Every five years, NOAA Fisheries conducts the Marine Recreational Fishing Expenditure Survey as an “add-on” to the APAIS. Also known as the Socio-Economic Add-On Survey, or SEAS, these additional questions ask anglers about their fishing-related expenses, from the cost of bait and fuel to transportation, lodging, and food. Understanding how much anglers spend on their fishing trips improves our understanding of how marine recreational fishing contributes to jobs, sales, and income. This information also supports economic analyses of fisheries policies.
Why does it matter what one angler reports?
The success of our surveys relies on the participation of the people we sample. Because it's not practical or possible for us to intercept the millions of recreational anglers fishing along our coasts, each trip we do sample may represent dozens, hundreds, or even thousands of trips.
Why should I participate more than once?
Even if you've been surveyed before, the unique characteristics of your current fishing trip—such as the date, time, and place you fished, or the species you caught—haven't been incorporated into our data. No two fishing trips are alike, and our survey is designed to capture those differences.

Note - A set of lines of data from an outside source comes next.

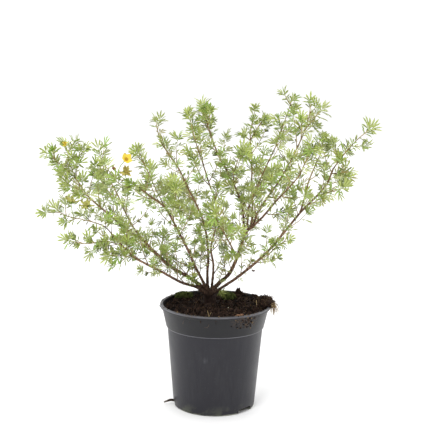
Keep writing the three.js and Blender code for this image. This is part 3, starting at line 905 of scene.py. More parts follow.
def settled(helper: bpy.types.Object, name: str, keep: Iterable[str] = ()) -> bpy.types.Mesh:
    """Turns an object with its modifiers into a plain mesh, and removes the object.

    Args:
        helper: The object.
        name: Name of the mesh.
        keep: Attributes that the finish reads; the tree's other ones are dropped.

    Returns:
        The plain mesh.
    """
    graph = bpy.context.evaluated_depsgraph_get()
    graph.update()
    shown = helper.evaluated_get(graph)
    mesh = bpy.data.meshes.new_from_object(shown, preserve_all_data_layers=True, depsgraph=graph)
    mesh.name = name
    links = {".edge_verts", ".corner_vert", ".corner_edge"}
    wanted = {"position", "material_index", "sharp_face", "sharp_edge", *links, *keep}
    for attribute in [a.name for a in mesh.attributes if a.name not in wanted]:
        if not attribute.startswith("."):
            mesh.attributes.remove(mesh.attributes[attribute])
    old = helper.data
    bpy.data.objects.remove(helper)
    if old.users == 0:
        bpy.data.meshes.remove(old)
    return mesh


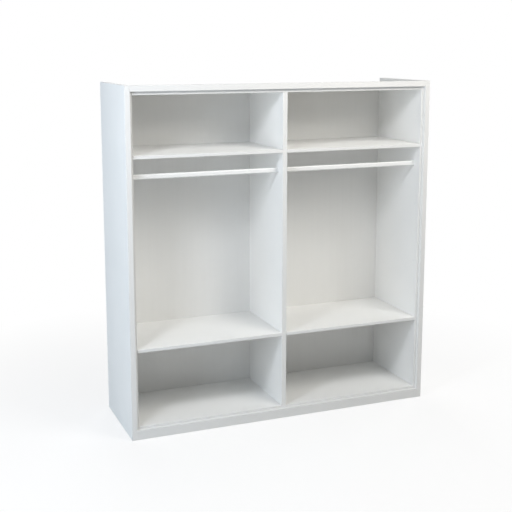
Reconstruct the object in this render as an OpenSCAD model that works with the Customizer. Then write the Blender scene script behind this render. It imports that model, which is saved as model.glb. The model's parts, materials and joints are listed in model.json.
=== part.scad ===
// Wardrobe carcass with two open bays, built from white melamine-faced boards.
// An inner carcass (sides, partition, top, bottom, shelves, backs) stands between
// two deep cheeks. A fascia and a plinth close the front, and the carcass is set
// back behind them by the thickness of a door. Front is -Y, +Z is up, and the
// origin is on the floor under the middle of the wardrobe.

/* [Overall size] */
// Width over both cheeks
width = 2000; // [1500:10:2600]
// Depth from the front of the cheeks to their rear edges
depth = 600; // [450:10:750]
// Height from the floor to the top of the cheeks
height = 2120; // [1750:10:2700]

/* [Boards] */
// Thickness of the two outer cheeks
cheek_t = 32; // [26:1:40]
// Thickness of the carcass side panels
side_t = 16; // [15:1:22]
// Thickness of the centre partition
partition_t = 30; // [25:1:40]
// Thickness of the shelves
shelf_t = 19; // [18:1:25]
// Thickness of the top panel
top_t = 22; // [18:1:25]
// Thickness of the bottom panel
bottom_t = 19; // [18:1:25]
// Thickness of the fascia and the plinth, which sets how far back the carcass stands
front_t = 22; // [18:1:28]
// Thickness of the rear plinth and the base rail
rail_t = 16; // [15:1:22]
// Thickness of the back panels
back_t = 3; // [3:0.5:5]
// Radius of the banded front edges
edge_r = 1.5; // [1:0.1:2.5]

/* [Levels] */
// Height of the plinth board
plinth_h = 58; // [50:1:120]
// How far the bottom panel shows above the plinth
bottom_reveal = 15; // [8:1:18]
// Clear height of the bottom compartments
lower_bay_h = 462; // [250:1:600]
// Clear height of the top compartments
upper_bay_h = 348; // [200:1:450]
// Depth of the recess on top, from the cheeks' top to the top panel
top_drop = 34; // [30:1:60]
// How far the fascia laps down over the front edge of the top panel
fascia_lap = 1; // [0:0.5:15]

/* [Hanging rods] */
// Height of the oval rod
rod_h = 30; // [25:1:35]
// Width of the oval rod
rod_w = 15; // [12:1:20]
// Wall of the rod
rod_wall = 1.2; // [0.8:0.1:2]
// Free space between the rod and the shelf above it
rod_drop = 98; // [60:1:150]
// Distance from the carcass front to the middle of the rod
rod_setback = 72; // [50:1:250]
// Length of the rod that lies in each socket
socket_reach = 11; // [8:1:16]
// Wall of the rod sockets
socket_wall = 2.4; // [2:0.1:4]

/* [Back] */
// Distance from the rear edges to the back panels
back_inset = 20; // [18:1:40]
// Depth of the grooves that hold the back panels
groove_depth = 7; // [5:0.5:8]
// Depth by which the back panels enter their grooves
groove_grip = 6; // [4:0.5:7]

/* [Fittings] */
// Diameter of the cam locks
cam_d = 15; // [12:1:16]
// Distance from a cam lock to the joint that it draws tight
cam_reach = 34; // [30:1:40]
// Diameter of the wooden dowels
dowel_d = 8; // [6:1:8]
// Length of the wooden dowels
dowel_l = 30; // [25:1:35]
// Shank diameter of the partition screws
partition_screw_d = 7; // [5:0.5:7]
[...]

Why haven't I been interviewed?
With millions of fishing trips taking place each year, it's not possible to intercept every trip that occurs or to gather information from every angler who fishes. While no two fishing trips are the same, the statistical process that drives the selection of sampling sites ensures the anglers we do interview are representative of the broader recreational fishing community.
What can I do to help?
If you're asked to participate in a recreational fishing survey, we encourage you to provide complete and accurate information, even if you didn’t fish, or didn’t catch anything. This will help us produce more accurate estimates of recreational catch. You can also encourage other anglers to participate in recreational fishing surveys; voice your support for state, regional, and national data collection programs; or get involved in fisheries management through your state marine fisheries agency, interstate marine fisheries commission, or regional fishery management council.